Jesus put it this way:
For those who want to save their life will lose it, and those who lose their life for my sake will find it.
It is only when you are prepared to lose something that you take the risk and find it. It is in such situations that life has an energy, a direction, even a cause.
Jesus firmly believed that in being a disciple on the path of love and forgiveness, there are costs. There are people who are threatened by the path of peace. If you want to make money without any ethical considerations, then to be a disciple will require making some costs. To care for creation requires making some costs. To seek peace instead of war will upset those in the military industrial business who make a living selling weaponry. And to regard my neighbour with the same respect as I respect myself, means seeking some equality in society. These are all costs. I might have to pay more for my bananas or my coffee to know that this produce was not grown with child or slave labour. Or I might have to pay extra for a product that is not harming the planet, or avoiding pollution, or living sustainably. Those will perhaps require some costs.

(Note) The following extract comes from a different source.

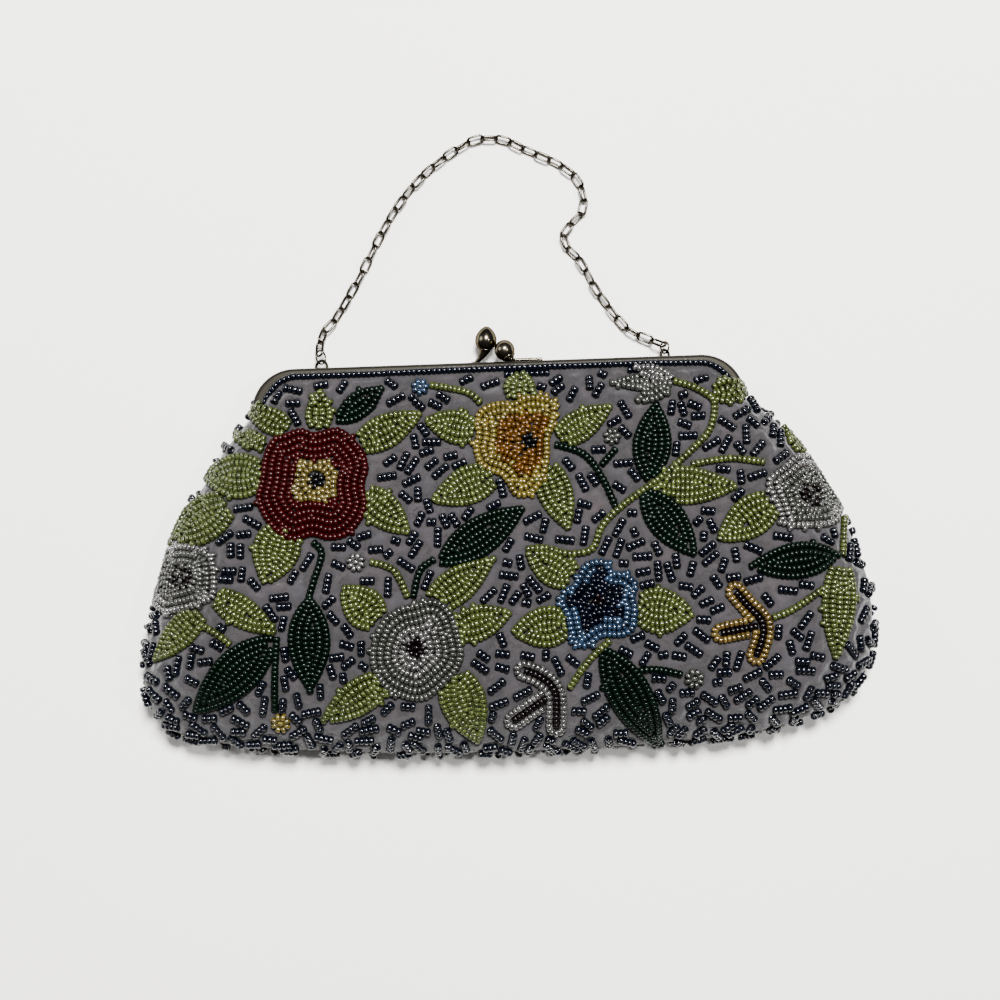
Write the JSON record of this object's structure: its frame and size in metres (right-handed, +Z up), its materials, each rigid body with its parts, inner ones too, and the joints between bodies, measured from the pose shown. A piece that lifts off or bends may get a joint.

Let me conclude with the current situation of the Methodist Church in Fiji. It was announced this week that the Methodist Church in Fiji is banned from holding any meetings. The Government has ordered it to not meet in conference. A Church minister said on the radio they thought that did not extend to worship services, and he did not think he would have to submit his sermons to the censors. If there were censors there, it would not have been the first time in church history that has happened. Church history is built on the sacrifice of many martyrs. A German minister during the Second World War wrote to Karl Barth saying that he had military spies attending church, and he had been banned from preaching. Karl Barth replied just preach the gospel. Just tell the bible stories. The point is that the Bible is a revolutionary document. Today’s bible story is about being prepared to accept there is a cost to being a Christian. It will not be the first time Christians have been put in prison for following their master. We may lose something but we find something else far richer.